If deprecating kind is on the table, maybe move this to an os-specific trait like PathExt?

I would like to express support for this as an option, because I think it's conceivable there would be use cases for other OSes expanding on the API in the future (for example, the 3DS horizon OS is another place where we'd like something similar). It doesn't seem ideal in my opinion to add a new {os}_kind() method for every new OS that wants something like this, but an extension trait could allow specific targets to add such functionality as needed?

jackpot51 commented 11 months ago

I will be trying to solve this using the recommendations above. It has been a while, but we are still running into issues with path parsing on Redox and solving this issue would fix most of them.

jackpot51 commented 10 months ago

We've decided to provide, and use by default, a path format that works without needing prefixes. scheme_name:path/to/file can now be represented as /scheme/scheme_name/path/to/file.

kennytm commented 10 months ago

apparently even with Redox switching to the Unix path format, this is still a problem for 3DS Horizon OS (https://github.com/rust-lang/rust/issues/52331#issuecomment-1207309324)?
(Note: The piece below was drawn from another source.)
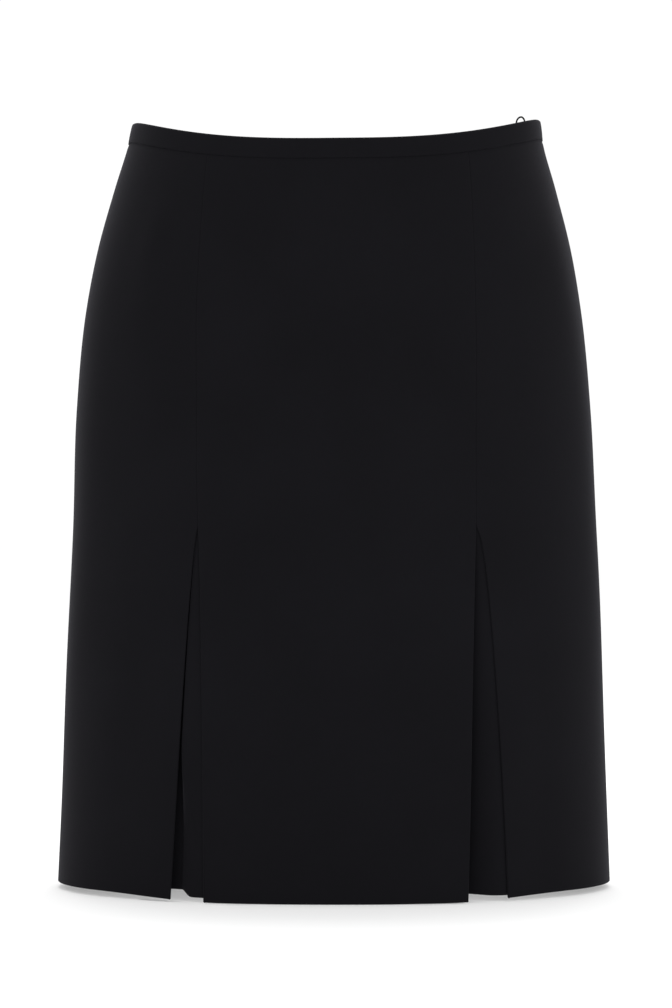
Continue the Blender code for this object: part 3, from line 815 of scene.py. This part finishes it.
def make_band(node, first, last):
    around = abs(last - first) * GIRTH_PER_TURN
    close = np.array(BAND_END_COLUMNS) / around
    shares = np.unique(np.concatenate([np.linspace(0, 1, int(around / COLUMN_STEP)), close, 1 - close]))
    turns = first + (last - first) * shares
    from_end = np.minimum(shares, 1 - shares) * around
    ease = BAND_END_SINK * np.exp(-((from_end / BAND_END_WIDTH) ** 2))
    uneven = BAND_WAVE * np.sin(turns * 9 + np.sin(turns * 5.3))
    rows = []
    for depth, down in band_profile():
        outside = 1.0 if depth < 0 else 0.0
        rows.append(wall_point(turns, waist_drop(turns) + down, depth + outside * (ease + uneven)))
    add_mesh("cloth_" + node, [sheet_solid(np.array(rows), CLOTH)], suiting, [node])


def make_waistband():
    press = float(turn_for(SEAM_PRESS / 2, QUARTER, 0.0))
    back_end = float(turn_for(BAND_BACK_END, math.pi, 0.0))
    make_band("waistband_front", -QUARTER - press, QUARTER + press)
    make_band("waistband_back_left", QUARTER - press, math.pi - back_end)
    make_band("waistband_back_right", back_end - math.pi, -QUARTER + press)


# ---- zip ----

BACK_WAIST = float(waist_drop(math.pi))  # the drop of the waist edge at the centre back


def make_tape(name, side):
    drops = even(BACK_WAIST + TAPE_TOP, BACK_WAIST + TAPE_TOP + ZIP_LENGTH, TAPE_ROW_STEP)
    across = np.linspace(0, 1, TAPE_COLUMNS + 1)
    rib = TAPE_RIB * np.cos(across * TAPE_COLUMNS * math.pi)
    rows = []
    for drop in drops:
        along = TAPE_FROM_MIDDLE + TAPE_WIDTH * across
        turns = side * (math.pi - turn_for(along, math.pi, drop))
        row = wall_point(turns, drop, TAPE_DEPTH + TAPE_RIB + rib)
        rows.append(row[::-1] if side > 0 else row)
    node = f"zip_tape_{name}"
    add_mesh("woven_" + node, [sheet_solid(np.array(rows), TAPE_CLOTH)], tape_weave, [node])


def make_coil(name, side):
    """One side's coil of elements, from the slider down to the tapes' lower end."""
    start = BACK_WAIST + SLIDER_DROP + SLIDER_LENGTH / 2 - COIL_UNDER_SLIDER
    end = BACK_WAIST + TAPE_TOP + ZIP_LENGTH - ZIP_END_CLEAR
    phase = np.arange(0, (end - start) / COIL_PITCH, 1 / COIL_STEPS) * 2 * math.pi
    drop = start + COIL_PITCH * phase / (2 * math.pi)
    swing = phase + QUARTER * side
    across = TAPE_FROM_MIDDLE - COIL_INWARDS - COIL_WIDTH / 2 * np.cos(swing)
    out = TAPE_DEPTH + TAPE_WALL + COIL_HEIGHT / 2 + COIL_WIRE / 2 + COIL_HEIGHT / 2 * np.sin(swing)
    turns = side * (math.pi - turn_for(1.0, math.pi, drop) * across)
    path = wall_point(turns, drop, out)
    add_mesh(f"zip_coil_{name}", [tube(path, COIL_WIRE / 2, TUBE_SIDES)], nylon)


# ---- stitches ----

HEM_STITCH_CLEAR = 0.00012  # off the cloth
BAND_STITCH_CLEAR = 0.0001
TAPE_STITCH_CLEAR = 0.00008


def stitch(start, finish, lift):
    """A short stitch as a closed tube, pulled in at both ends."""
    path = start + (finish - start) * STITCH_STEPS[:, None]
    path = path + lift * np.sin(math.pi * STITCH_STEPS)[:, None]
    return tube(path, STITCH_RADIUS * STITCH_TAPER, TUBE_SIDES)


def inward(turn, drop, more):
    """The step from the outer face to a depth inside it."""
    return wall_point(turn, drop, more) - wall_point(turn, drop, 0)


def stitch_hem():
    hem = []
    step = HEM_STITCH_STEP / GIRTH_PER_TURN
    lean = step * HEM_STITCH_LEAN
    turn = -math.pi + step / 2
    while turn < math.pi:
        drop = float(hem_drop(turn)) - HEM_UP + HEM_EDGE_BELOW
        x = abs(math.sin(turn) * float(at_drop("half_width", drop)))
        pleated = math.cos(turn) > 0 and PLEATED_FROM < x < PLEATED_TO
        if not pleated:
            start = wall_point(turn - lean, drop - HEM_STITCH_UP, CLOTH)
            finish = wall_point(turn + lean, drop + HEM_STITCH_DOWN, TURN_RADIUS * 2 + HEM_STITCH_CLEAR)
            hem.append(stitch(start, finish, inward(turn, drop, HEM_STITCH_LIFT)))
        turn += step
    add_mesh("hem_stitches", hem, thread)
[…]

jackpot51 commented 10 months ago

That is correct.

Ayush1325 commented 10 months ago

This is also a problem for UEFI.

Ayush1325 commented 1 month ago

Oh, I was working on creating a new issue, but I guess since this has been reopened, I can put my proposal here.

UEFI Prefix Types

Shell Prefix

If UEFI shell is present, it creates mappings for all partitions/devices that implement SIMPLE_FILESYSTEM_PROTOCOL. It follows the following naming <MTD><HI><CSD> (eg: FS0:).

Device Path

EFI_DEVICE_PATH_PROTOCOL is the normal UEFI way to represent devicepaths. It also has unique conversion to and from UTF-16 strings. The text representation of path looks as follows: PciRoot(0x0)/Pci(0x1,0x1)/Ata(Secondary,Slave,0x0)/\run.efi

Proposal

I wanted to propose a 2-step plan to improve the handling of such paths, and creating the respective PRs.

Step 1

Create a private GenericPrefix opaque struct. This will be used to replace all the private APIs that currently rely on Prefix such as determining absolute/relative paths, etc. Initially, I was planning to use PrefixComponent for this. However, since PartialEq, Ord and Hash implementations on PrefixComponents are stable and rely on Prefix internally, any changes to that will probably cause problems.
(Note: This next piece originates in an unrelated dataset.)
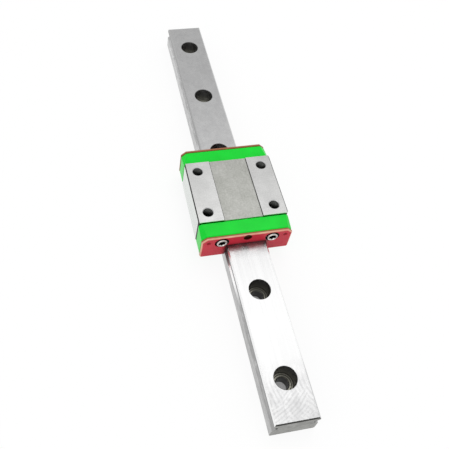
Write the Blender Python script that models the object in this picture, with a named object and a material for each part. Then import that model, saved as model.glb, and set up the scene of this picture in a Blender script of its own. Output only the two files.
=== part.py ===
"""Miniature profile rail with a recirculating ball carriage.

The rail lies along Y. Its underside is on Z = 0 and its middle is over the origin.
The carriage pieces are modelled about the carriage's own middle and hang on an empty
that stands on the rail's centre line. The front end is the one at -Y.
"""

import math

import bmesh
import bpy
from mathutils import Matrix, Vector

# Rail
RAIL_LENGTH = 0.147
RAIL_WIDTH = 0.012
RAIL_HEIGHT = 0.008
RAIL_TOP_CHAMFER = 0.0005
RAIL_FOOT_CHAMFER = 0.0003
RAIL_HOLE_PITCH = 0.025
RAIL_END_MARGIN = 0.006
RAIL_HOLE_DIAMETER = 0.0035
COUNTERBORE_DIAMETER = 0.006
COUNTERBORE_DEPTH = 0.0045

# Carriage block
CARRIAGE_REST_Y = -0.0061
CARRIAGE_TOP = 0.013
CARRIAGE_CLEARANCE_UNDER = 0.003
BLOCK_LENGTH = 0.0217
BLOCK_WIDTH = 0.027
BLOCK_TOP_CHAMFER = 0.0003
BLOCK_FOOT_CHAMFER = 0.0005
BLOCK_CORNER_CHAMFER = 0.0006
PAD_WIDTH = 0.00765
PAD_STEP = 0.0003
CHANNEL_GAP = 0.0006
TOP_HOLE_SIDE_MARGIN = 0.0035
TOP_HOLE_END_MARGIN = 0.00335
TOP_HOLE_DIAMETER = 0.0029
TOP_HOLE_DEPTH = 0.0035
TOP_HOLE_CHAMFER = 0.0003
TOP_HOLE_POINT = 0.0007

# Ball circuits
BALL_DIAMETER = 0.002381
BALL_DROP = 0.0026
BALL_OUT_OF_RAIL = 0.0003
BALL_PLAY = 0.00005
BALL_SPACING_GAP = 0.00025
RETURN_SPAN = 0.0036
RETURN_RISE = 0.0003
TRACK_PLAY = 0.0001
GUIDE_RIM_SETBACK = 0.0007
GUIDE_SIDE_SETBACK = 0.0001
GUIDE_SEAT_GAP = 0.0001
GUIDE_SIDE_PLAY = 0.00005

# Ball retainer wires
WIRE_DIAMETER = 0.0005
WIRE_GAP = 0.00006
WIRE_RELIEF_GAP = 0.00015
WIRE_BEND_RADIUS = 0.0005
WIRE_HOOK_DEPTH = 0.0008
WIRE_SLOT_WALL = 0.0003
WIRE_SLOT_GAP = 0.0001

# End caps
CAP_THICKNESS = 0.0046
CAP_SIDE_STEP = 0.00005
CAP_TOP_DROP = 0.0006
CAP_FOOT_RISE = 0.0002
CAP_INNER_CHAMFER = 0.0007
CAP_OUTER_CHAMFER = 0.0015
CAP_FOOT_CHAMFER = 0.0006
CAP_SEAM = 0.0001
GREASE_PORT_DIAMETER = 0.0018
GREASE_PORT_DROP = 0.002
PEG_DIAMETER = 0.0009
PEG_SIDE_MARGIN = 0.0021
PEG_DROP = 0.0028
PEG_SINK = 0.0003

# End seals
SEAL_THICKNESS = 0.0008
SEAL_TOP_DROP = 0.0007
SEAL_FOOT_RISE = 0.0001
SEAL_CORNER = 0.0015
SEAL_FOOT_CORNER = 0.0004
SEAL_LIP_GAP = 0.0001
SEAL_SEAM = 0.00005
SEAL_HOLE_GAP = 0.0004
SEAL_PORT_DIAMETER = 0.0023
SEAL_PEG_GAP = 0.0001

# End screws
SCREW_FROM_CHANNEL = 0.0009
SCREW_DROP = 0.0032
SCREW_SHANK_DIAMETER = 0.0015
SCREW_LENGTH = 0.008
SCREW_HEAD_DIAMETER = 0.0032
SCREW_HEAD_HEIGHT = 0.0016
SCREW_HEAD_EDGE = 0.0003
SCREW_SOCKET_WIDTH = 0.0014
SCREW_SOCKET_DEPTH = 0.0007
SCREW_SEAT_DEPTH = 0.0004
SCREW_SEAT_GAP = 0.00005
SCREW_SIDE_GAP = 0.00005
SCREW_HEAD_GAP = 0.0002
SCREW_TIP_GAP = 0.0003

# Facets and how far a cutter passes the face it opens
HOLE_SIDES = 24
SMALL_SIDES = 16
SOCKET_SIDES = 6
GROOVE_STEPS = 8
TURN_STEPS = 10
BEND_STEPS = 4
WIRE_STEPS = 2
BALL_STEPS = 2
SMOOTH_ANGLE = math.radians(35)
OVERSHOOT = 0.0005
WELD = 0.000001

# Sizes of the carriage that follow from the ones above
BALL_RADIUS = BALL_DIAMETER / 2
BALL_HEIGHT = RAIL_HEIGHT - BALL_DROP
TRACK_X = RAIL_WIDTH / 2 + BALL_OUT_OF_RAIL
RETURN_X = TRACK_X + RETURN_SPAN
RETURN_HEIGHT = BALL_HEIGHT + RETURN_RISE
GROOVE_RADIUS = BALL_RADIUS + BALL_PLAY
TUBE_RADIUS = BALL_RADIUS + TRACK_PLAY
CHANNEL_X = RAIL_WIDTH / 2 + CHANNEL_GAP
CHANNEL_TOP = RAIL_HEIGHT + CHANNEL_GAP
PAD_INNER_X = BLOCK_WIDTH / 2 - PAD_WIDTH
TOP_HOLE_X = BLOCK_WIDTH / 2 - TOP_HOLE_SIDE_MARGIN
TOP_HOLE_Y = BLOCK_LENGTH / 2 - TOP_HOLE_END_MARGIN
CAP_WIDTH = BLOCK_WIDTH - 2 * CAP_SIDE_STEP
CAP_INNER_Y = BLOCK_LENGTH / 2 + CAP_SEAM
CAP_OUTER_Y = CAP_INNER_Y + CAP_THICKNESS
GREASE_PORT_HEIGHT = CARRIAGE_TOP - GREASE_PORT_DROP
PEG_X = CAP_WIDTH / 2 - PEG_SIDE_MARGIN
PEG_HEIGHT = CARRIAGE_TOP - PEG_DROP
SEAL_INNER_Y = CAP_OUTER_Y + SEAL_SEAM
SEAL_OUTER_Y = SEAL_INNER_Y + SEAL_THICKNESS
SCREW_X = CHANNEL_X + SCREW_FROM_CHANNEL
SCREW_HEIGHT = CARRIAGE_TOP - SCREW_DROP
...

This step will allow isolating Prefix and PrefixComponent to the std surface. Additionally, it will also allow most path operations to work for platforms like UEFI with no API-breaking changes.

Step 2

Start adding new public APIs for new prefix capabilities and deprecating Prefix. This is much more delicate the Step 1 and will require discussion when the time comes. Hopefully, step 1 will make the design of any such API much clearer.

Does this seem good? Or maybe there is a better way to go about it?

m-ou-se commented 1 week ago

@Ayush1325 We discussed this in a recent libs-api meeting. We're not sure what the right path forward is with Path::components(), but we're willing to try out your proposal as an unstable feature to see where we end up. You're welcome to open a tracking issue for it and send PRs to make your changes. (As long as they don't affect stable Rust, of course.)

Separately from that, I have some thoughts about another solution, which I will post in a moment.

m-ou-se commented 1 week ago

I have been wondering for quite a while if a (better) solution could be to fully deprecate Path::components(). A year or two ago, I did a search through GitHub Code Search for all uses of Path::components() in the wild, and noticed that (at the time), effectively 100% of the usages were all ad-hoc (sometimes buggy) implementations of common operations like finding the common prefix of two paths, iterating over parent directories (to find e.g. a Cargo.toml file), path canonicalization without file system access (removing .. and . components), etc.

It gave me the impression that by adding a few of those methods to Path (which we should probably do regardless), there might not be much of a reason to keep maintaining Path::components(), allowing us to deprecate it, and/or to worry less about its behaviour on new platforms.

(After all, if you think about it, Path::components() is quite a weird API. It's an iterator that produces elements of which a certain variant can only ever appear as the first item, even though the signature/types would allow for something invalid like a Prefix to appear in the middle. If designed from scratch today, I wonder if we'd go for (Option<Prefix>, Iterator<Target=&str>) rather than Iterator<Target=Component>, which seems more fitting to me.)

Ayush1325 commented 1 week ago

@m-ou-se I agree, it should be deprecated. The problem is that Path internally also uses Component internally to check absolute paths, which in turn affects how join and other path manipulation APIs work. So those also need to be updated in a way that does not depend on Component but does not break the current behavior.

retep998 commented 1 week ago

A year or two ago, I did a search through GitHub Code Search for all uses of Path::components() in the wild, and noticed that (at the time), effectively 100% of the usages were all ad-hoc (sometimes buggy) implementations of common operations like finding the common prefix of two paths, iterating over parent directories (to find e.g. a Cargo.toml file), path canonicalization without file system access (removing .. and . components), etc.

We absolutely should come up with a solid list of these usages, and figure out how to design a path API that is designed to actually handle these use cases solidly, instead of just providing a bunch of lower level access and expecting people to solve basic problems every time.